Wednesday, January 8, 2014
Dodgers pursuit of Masahiro Tanaka advances (slowly)
By Mark Saxon
LOS ANGELES -- Dodgers general manager Ned Colletti said the Dodgers continue to engage the agent for Japanese pitching sensation Masahiro Tanaka, whose major league future figures to be decided in the next couple of weeks.
Teams willing to pay the $20 million posting fee to Tanaka’s Japanese team, the Rakuten Golden Eagles, have until Jan. 24 to reach a deal with the 25-year-old right-hander. Colletti said he doesn’t necessarily expect it to take that long before Tanaka makes his decision. Competition for Tanaka, who went 24-0 with a 1.27 ERA last year, figures to be intense, with the New York Yankees, Chicago Cubs and, perhaps, Seattle Mariners among the other interested clubs.
Colletti said he has had a couple of conversations already with Tanaka’s agent, Casey Close, who also happens to represent Dodgers pitchers Clayton Kershaw and Zack Greinke.
“I talked to Casey as soon as they announced he was going to be posted and as soon as they announced Casey would represent him,” Colletti said. “Obviously, Casey and I go back quite a while. They’re in a feeling-out process. They’re trying to learn about different cities, different teams, different markets, how teams are constructed going forward. You know, it’s a big decision for the player, too, so we’ve had those types of conversations and we’ll continue to see where it goes.”
ESPNNewYork’s Ian O’Connor quoted one Yankee source saying that club would “be heavily involved with Tanaka, very aggressive and at the top of the market, but won't get reckless and stupid,” which might be a fair characterization of the Dodgers’ position as well. Tanaka is expected to command a contract in excess of $100 million, plus the posting fee.

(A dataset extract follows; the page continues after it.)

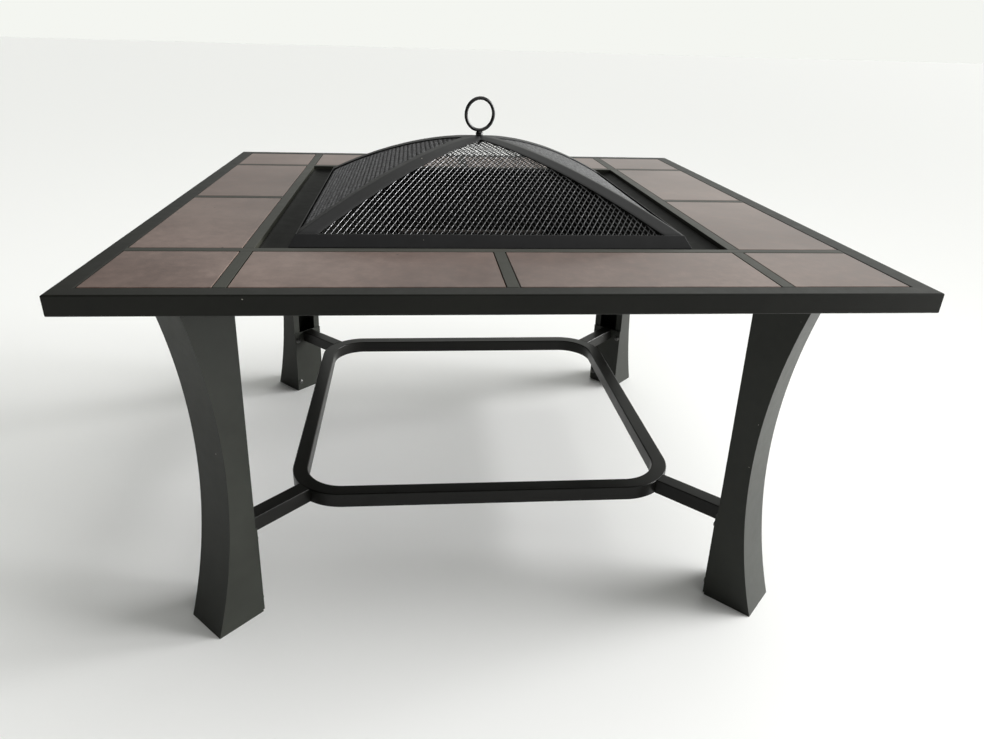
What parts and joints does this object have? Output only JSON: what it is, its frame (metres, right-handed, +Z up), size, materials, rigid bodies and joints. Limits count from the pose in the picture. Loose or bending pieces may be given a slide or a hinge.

Speaking of his off-season approach in general, Colletti gave a hint that, if the Dodgers don’t sign Tanaka, their major off-season moves could be behind them. Aside from the Tanaka discussions, Colletti’s other priority is to find a utility infielder.
“We like to strike early. We don’t cast a wide net and then hope to bring in two or three out of 40,” Colletti said.